■ Objective: Each line from the start of the data below through the one containing "wasm.setup();" must be reproduced exactly.

----- Material -----

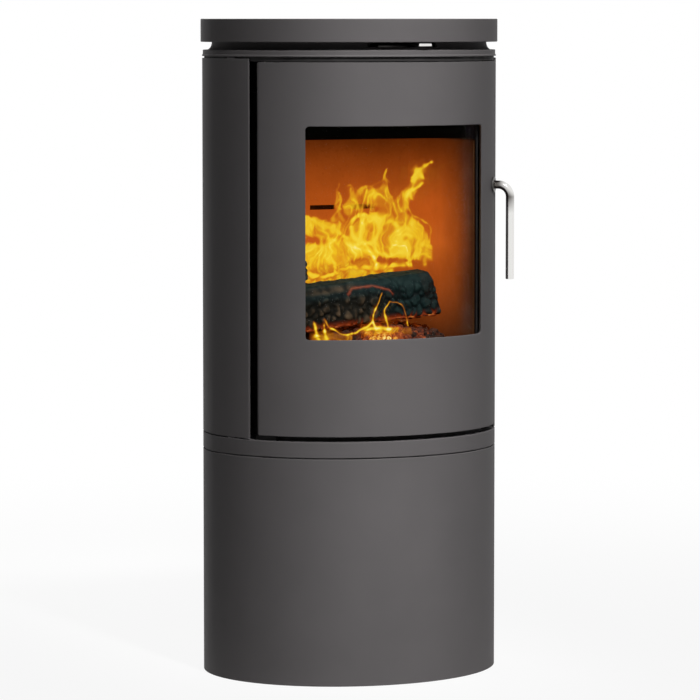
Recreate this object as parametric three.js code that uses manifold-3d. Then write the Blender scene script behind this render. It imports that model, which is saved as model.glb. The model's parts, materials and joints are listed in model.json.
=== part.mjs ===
// Oval free-standing wood stove with a curved glazed door, a convection casing and a closed pedestal.
// Millimetres. +Z is up, the door faces -Y, and the origin is on the floor under the middle of the oval.
import * as THREE from 'three';
import { mergeVertices } from 'three/addons/utils/BufferGeometryUtils.js';
import Module from 'manifold-3d';

const wasm = await Module();
wasm.setup();

// ---------------------------------------------------------------- driving sizes

const fit = 0.3;                    // gap left between pieces that touch
const quarterTurn = 90;             // degrees
const arcStep = 4.1;                // degrees of the oval that one flat facet covers
const outlineSteps = 64;            // facets round the whole body outline
const roundSides = 16;              // facets of small round pieces
const flueSides = 40;               // facets of the flue collar and the ducts

// the plan of the stove: an oval with a flat back
const bodyHalfWidth = 250;
const bodyFrontDepth = 217;
const backFaceY = 165;
const casingSheet = 3;
const edgeBreak = 1.2;              // bevel on the edges of the rings and the top plate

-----

■ Written solution:
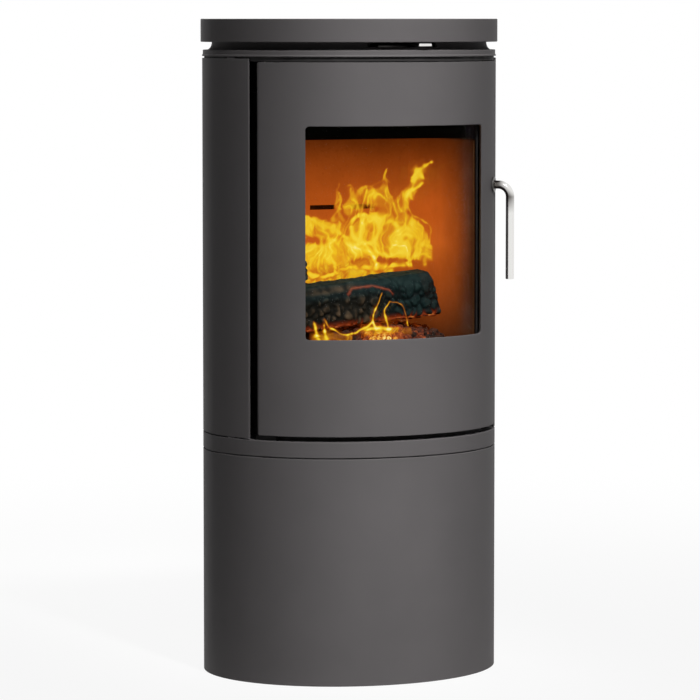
Recreate this object as parametric three.js code that uses manifold-3d. Then write the Blender scene script behind this render. It imports that model, which is saved as model.glb. The model's parts, materials and joints are listed in model.json.
=== part.mjs ===
// Oval free-standing wood stove with a curved glazed door, a convection casing and a closed pedestal.
// Millimetres. +Z is up, the door faces -Y, and the origin is on the floor under the middle of the oval.
import * as THREE from 'three';
import { mergeVertices } from 'three/addons/utils/BufferGeometryUtils.js';
import Module from 'manifold-3d';

const wasm = await Module();
wasm.setup();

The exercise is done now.